1. You can't trust students to select worthwhile books.
The truth is it doesn't matter what students read as long as they read and are guided to choose interesting reading material they can actually read and understand. I read romance comic books throughout my teenage years and I'm a very good reader today. In fact, it was reading and enjoying "lesser" fare, and getting it out of my system, that helped me graduate to more literary texts, which are the staples of my reading life today.

2. Activities about reading will teach kids to read.

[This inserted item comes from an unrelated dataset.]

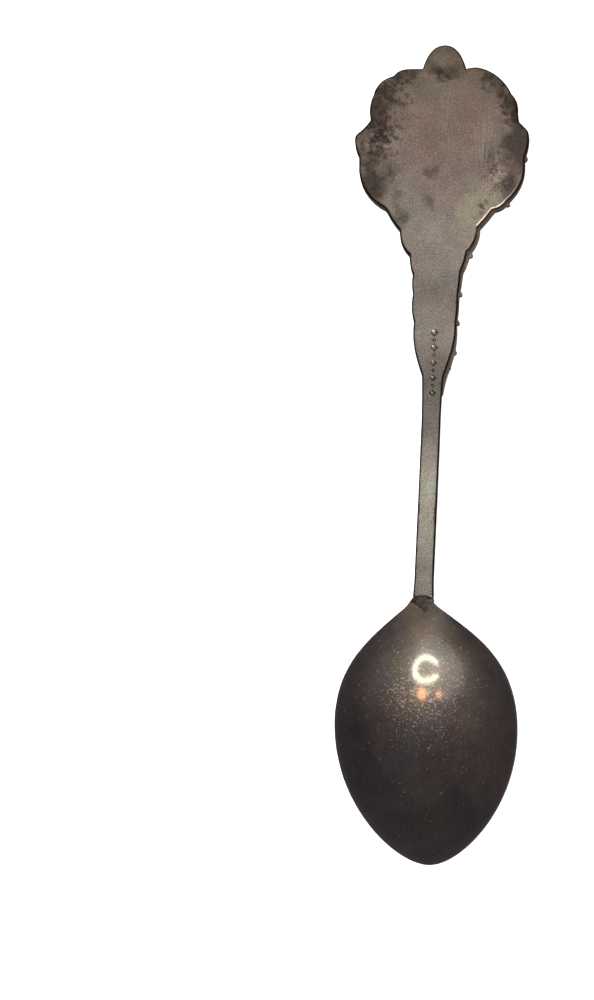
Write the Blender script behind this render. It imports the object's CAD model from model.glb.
import math

import bpy
from mathutils import Matrix, Vector


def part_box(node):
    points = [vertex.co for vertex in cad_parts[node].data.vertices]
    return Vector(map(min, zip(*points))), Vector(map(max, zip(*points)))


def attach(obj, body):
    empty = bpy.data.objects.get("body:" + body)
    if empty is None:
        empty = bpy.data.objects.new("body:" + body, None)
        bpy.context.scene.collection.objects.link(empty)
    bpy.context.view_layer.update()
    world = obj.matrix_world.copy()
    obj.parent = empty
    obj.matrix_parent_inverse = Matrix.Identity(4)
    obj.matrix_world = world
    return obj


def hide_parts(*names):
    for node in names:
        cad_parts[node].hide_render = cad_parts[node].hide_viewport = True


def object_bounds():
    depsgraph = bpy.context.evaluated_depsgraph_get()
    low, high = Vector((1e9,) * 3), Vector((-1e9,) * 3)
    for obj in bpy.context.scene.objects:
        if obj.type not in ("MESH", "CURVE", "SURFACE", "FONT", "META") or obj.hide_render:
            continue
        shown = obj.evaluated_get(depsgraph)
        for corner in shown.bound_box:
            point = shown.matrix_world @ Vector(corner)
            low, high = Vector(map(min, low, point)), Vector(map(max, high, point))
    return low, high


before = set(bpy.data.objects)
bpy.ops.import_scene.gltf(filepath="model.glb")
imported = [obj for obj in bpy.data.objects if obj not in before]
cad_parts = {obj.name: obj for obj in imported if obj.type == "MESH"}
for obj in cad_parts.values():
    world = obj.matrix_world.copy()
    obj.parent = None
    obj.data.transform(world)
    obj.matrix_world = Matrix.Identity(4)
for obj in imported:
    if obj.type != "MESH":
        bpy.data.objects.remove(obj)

# Souvenir spoon, lying face down. Sizes of its pieces are in millimetres, and the floor and lamps
# are in metres.
mm = 0.001
cadLow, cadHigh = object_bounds()


def clearSelection():
    if bpy.context.object and bpy.context.object.mode != "OBJECT":
        bpy.ops.object.mode_set(mode="OBJECT")
    bpy.ops.object.select_all(action="DESELECT")


def makeActive(piece):
    clearSelection()
    piece.select_set(True)
    bpy.context.view_layer.objects.active = piece


def applyPlace(piece):  # leaves a piece at the origin, unturned and unscaled
    makeActive(piece)
    bpy.ops.object.transform_apply(location=True, rotation=True, scale=True)


def applyModifier(piece, kind, **settings):
    makeActive(piece)
    modifier = piece.modifiers.new(kind.title(), kind)
    for key, value in settings.items():
        setattr(modifier, key, value)
    bpy.ops.object.modifier_apply(modifier=modifier.name)


def smoothByAngle(piece, degrees, keepFlats=False):  # keepFlats stops shading from creeping over wide flats
    makeActive(piece)
    bpy.ops.object.shade_smooth_by_angle(angle=math.radians(degrees))
    if keepFlats:
        applyModifier(piece, "WEIGHTED_NORMAL", keep_sharp=True)


def startFromNode(node, name):  # a merged copy of a CAD node, to be finished by hand
    piece = bpy.data.objects.new(name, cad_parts[node].data.copy())
    piece.data.name = name
    bpy.context.collection.objects.link(piece)
    makeActive(piece)
    bpy.ops.object.mode_set(mode="EDIT")
    bpy.ops.mesh.select_all(action="SELECT")
    bpy.ops.mesh.remove_doubles(threshold=0.002 * mm)
    bpy.ops.object.mode_set(mode="OBJECT")
    return piece


def joinPieces(pieces, name):
    clearSelection()
    for piece in pieces:
        piece.select_set(True)
    bpy.context.view_layer.objects.active = pieces[0]
    bpy.ops.object.join()
    pieces[0].name = name
    pieces[0].data.name = name
    return pieces[0]


def finishPiece(piece, material, node):
    piece.data.materials.clear()
    piece.data.materials.append(material)
    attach(piece, "root")
    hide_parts(node)


# Places come from the boxes of the CAD nodes. The heel is where the stem meets the bowl.
solderLow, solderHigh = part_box("heel_solder")
handleLow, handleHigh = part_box("handle")
badgeLow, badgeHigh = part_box("badge_tray")
bowlLow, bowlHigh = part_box("bowl")
heel = Vector(((badgeLow.x + badgeHigh.x) / 2, (solderLow.y + solderHigh.y) / 2, solderHigh.z))


def onCrest(x, down):  # millimetres from the crest's middle line and from its top
    return Vector((heel.x + x * mm, handleHigh.y - down * mm, 0))


def fromHeel(x, y, z=0):  # millimetres from the heel
    return heel + Vector((x, y, z)) * mm


def linearColor(hexColor):  # sRGB hex to the linear value that the shader wants
    parts = [int(hexColor[i:i + 2], 16) / 255 for i in (1, 3, 5)]
    return [p / 12.92 if p <= 0.04045 else ((p + 0.055) / 1.055) ** 2.4 for p in parts] + [1.0]


# Adds a node, or takes the one of that name, and fills it. A node or a socket given as a value is
# linked, and a hex colour is made linear. A colour Mix has sockets 0, 6 and 7, and output 2.
def addNode(tree, kind, settings):
    node = tree.nodes.get(kind) or tree.nodes.new(kind)
    for key, value in settings.items():
        if isinstance(value, bpy.types.Node):
            value = value.outputs[0]
        if isinstance(value, str) and value.startswith("#"):
            value = linearColor(value)
        if key == "stops":  # of a colour ramp: places, each with a grey value or a hex colour
            while len(node.color_ramp.elements) < len(value):
                node.color_ramp.elements.new(0.5)
            for element, (place, shade) in zip(node.color_ramp.elements, value):
                element.position = place
                element.color = linearColor(shade) if isinstance(shade, str) else (shade, shade, shade, 1)
        elif isinstance(value, bpy.types.NodeSocket):
            tree.links.new(value, node.inputs[key])
        elif isinstance(key, str) and hasattr(node, key):
            setattr(node, key, value)
        else:
            node.inputs[key].default_value = value
    return node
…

In my continuing work in schools around the US, students in today's classrooms spend the majority of their reading time on phonics work, in a reading group, or doing "seat work." While, of course, you have to teach students how to read, and this includes explicit phonics, our end goal needs to be the self-directed, self-monitoring reader who reads with deep understanding. The often missing and undervalued component in the reading program is ensuring students do a massive amount of reading, most of which is self-selected from a well-stocked classroom and/or school library. I've never seen a student become a prolific, engaged reader from a "skill and drill" approach. Students need to read whole, meaningful, engaging texts--lots of them--even when they are just learning to read.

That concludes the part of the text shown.